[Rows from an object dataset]
---

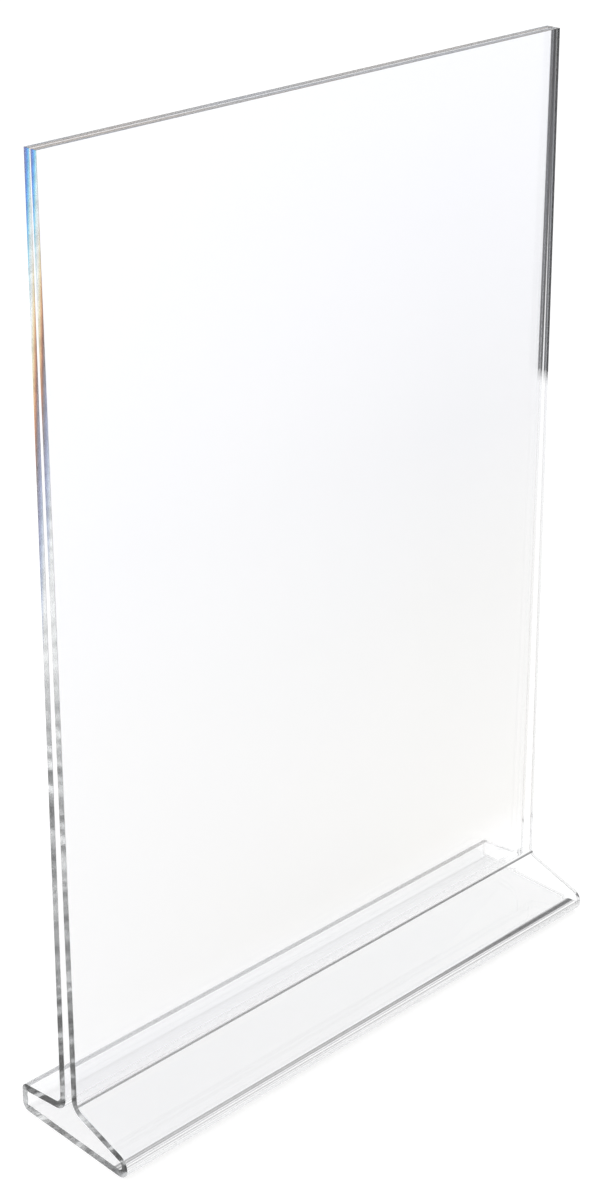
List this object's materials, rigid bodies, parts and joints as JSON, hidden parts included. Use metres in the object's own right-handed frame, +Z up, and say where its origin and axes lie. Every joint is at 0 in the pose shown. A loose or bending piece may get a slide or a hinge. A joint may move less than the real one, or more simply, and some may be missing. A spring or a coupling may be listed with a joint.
{
  "type": "sign stand",
  "caption": "Clear acrylic table-top sign stand: two upright panels form a narrow display slot above a hollow bent base.",
  "frame": {"origin": "on the table, in the middle of the base's footprint", "axes": "+Z up, +Y from the front leg to the rear leg, X along the width of the sign"},
  "size_m": [0.21, 0.05, 0.313],
  "materials": {
    "clear_acrylic": "clear, polished faces, sawn side edges"
  },
  "bodies": {
    "root": {"front_panel": "clear_acrylic", "front_bend": "clear_acrylic", "front_leg": "clear_acrylic", "nose_upper": "clear_acrylic", "nose_lower": "clear_acrylic", "base_plate": "clear_acrylic", "heel_lower_bend": "clear_acrylic", "heel_wall": "clear_acrylic", "heel_upper_bend": "clear_acrylic", "rear_leg": "clear_acrylic", "rear_bend": "clear_acrylic", "rear_panel": "clear_acrylic"}
  },
  "joints": []
}
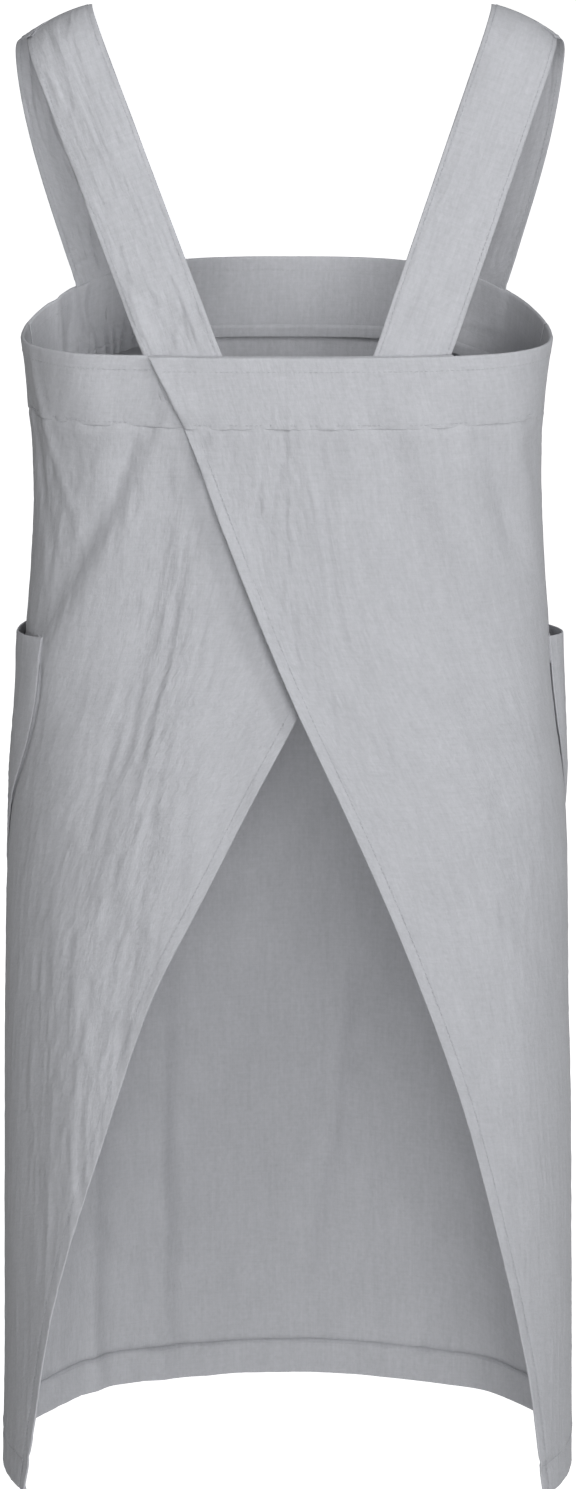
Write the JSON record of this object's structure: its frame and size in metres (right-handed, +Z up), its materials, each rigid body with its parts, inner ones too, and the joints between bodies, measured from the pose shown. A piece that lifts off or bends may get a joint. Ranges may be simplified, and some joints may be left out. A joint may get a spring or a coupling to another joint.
{
  "type": "cross back apron",
  "caption": "Plain grey cloth apron in its worn shape, with wide shoulder straps, a folded top band, patch pockets and two back panels that cross behind the waist.",
  "frame": {"origin": "midway between the shoulders, level with the highest edges of the two straps", "axes": "+X towards the wearer's right, +Y towards the wearer's front, +Z up"},
  "size_m": [0.402, 0.2751, 1.0209],
  "materials": {
    "cloth": "matte plain weave linen and cotton"
  },
  "bodies": {
    "root": {"front_panel": "cloth", "left_back_panel": "cloth", "right_back_panel": "cloth", "front_band": "cloth", "left_back_band": "cloth", "right_back_band": "cloth", "front_hem": "cloth", "left_back_hem": "cloth", "right_back_hem": "cloth", "left_back_edge_hem": "cloth", "right_back_edge_hem": "cloth", "left_pocket": "cloth", "right_pocket": "cloth", "left_pocket_hem": "cloth", "right_pocket_hem": "cloth", "left_strap": "cloth", "right_strap": "cloth"}
  },
  "joints": []
}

---

* **Task objective**
Print the whole listing again, exactly.

* **Written solution**
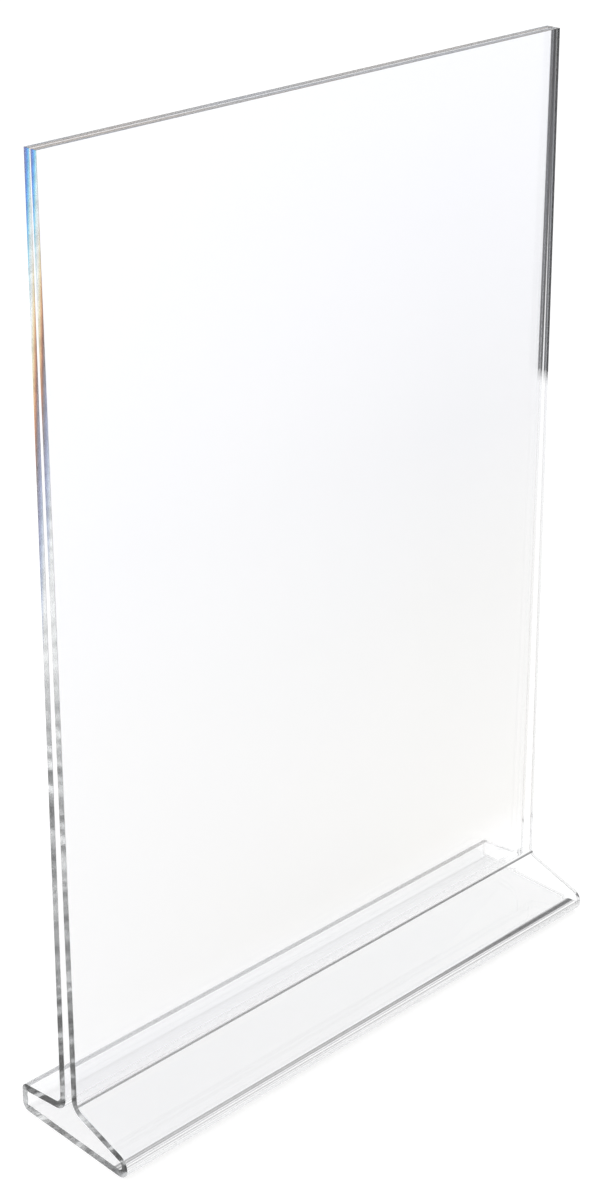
List this object's materials, rigid bodies, parts and joints as JSON, hidden parts included. Use metres in the object's own right-handed frame, +Z up, and say where its origin and axes lie. Every joint is at 0 in the pose shown. A loose or bending piece may get a slide or a hinge. A joint may move less than the real one, or more simply, and some may be missing. A spring or a coupling may be listed with a joint.
{
  "type": "sign stand",
  "caption": "Clear acrylic table-top sign stand: two upright panels form a narrow display slot above a hollow bent base.",
  "frame": {"origin": "on the table, in the middle of the base's footprint", "axes": "+Z up, +Y from the front leg to the rear leg, X along the width of the sign"},
  "size_m": [0.21, 0.05, 0.313],
  "materials": {
    "clear_acrylic": "clear, polished faces, sawn side edges"
  },
  "bodies": {
    "root": {"front_panel": "clear_acrylic", "front_bend": "clear_acrylic", "front_leg": "clear_acrylic", "nose_upper": "clear_acrylic", "nose_lower": "clear_acrylic", "base_plate": "clear_acrylic", "heel_lower_bend": "clear_acrylic", "heel_wall": "clear_acrylic", "heel_upper_bend": "clear_acrylic", "rear_leg": "clear_acrylic", "rear_bend": "clear_acrylic", "rear_panel": "clear_acrylic"}
  },
  "joints": []
}
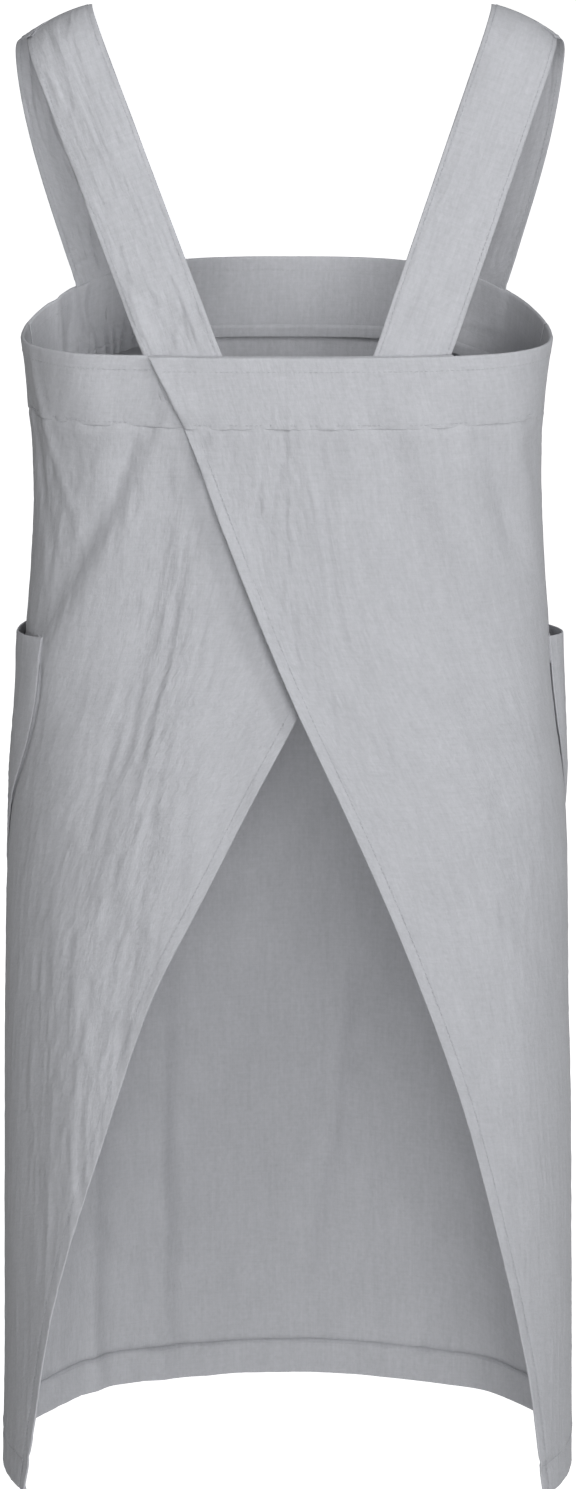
Write the JSON record of this object's structure: its frame and size in metres (right-handed, +Z up), its materials, each rigid body with its parts, inner ones too, and the joints between bodies, measured from the pose shown. A piece that lifts off or bends may get a joint. Ranges may be simplified, and some joints may be left out. A joint may get a spring or a coupling to another joint.
{
  "type": "cross back apron",
  "caption": "Plain grey cloth apron in its worn shape, with wide shoulder straps, a folded top band, patch pockets and two back panels that cross behind the waist.",
  "frame": {"origin": "midway between the shoulders, level with the highest edges of the two straps", "axes": "+X towards the wearer's right, +Y towards the wearer's front, +Z up"},
  "size_m": [0.402, 0.2751, 1.0209],
  "materials": {
    "cloth": "matte plain weave linen and cotton"
  },
  "bodies": {
    "root": {"front_panel": "cloth", "left_back_panel": "cloth", "right_back_panel": "cloth", "front_band": "cloth", "left_back_band": "cloth", "right_back_band": "cloth", "front_hem": "cloth", "left_back_hem": "cloth", "right_back_hem": "cloth", "left_back_edge_hem": "cloth", "right_back_edge_hem": "cloth", "left_pocket": "cloth", "right_pocket": "cloth", "left_pocket_hem": "cloth", "right_pocket_hem": "cloth", "left_strap": "cloth", "right_strap": "cloth"}
  },
  "joints": []
}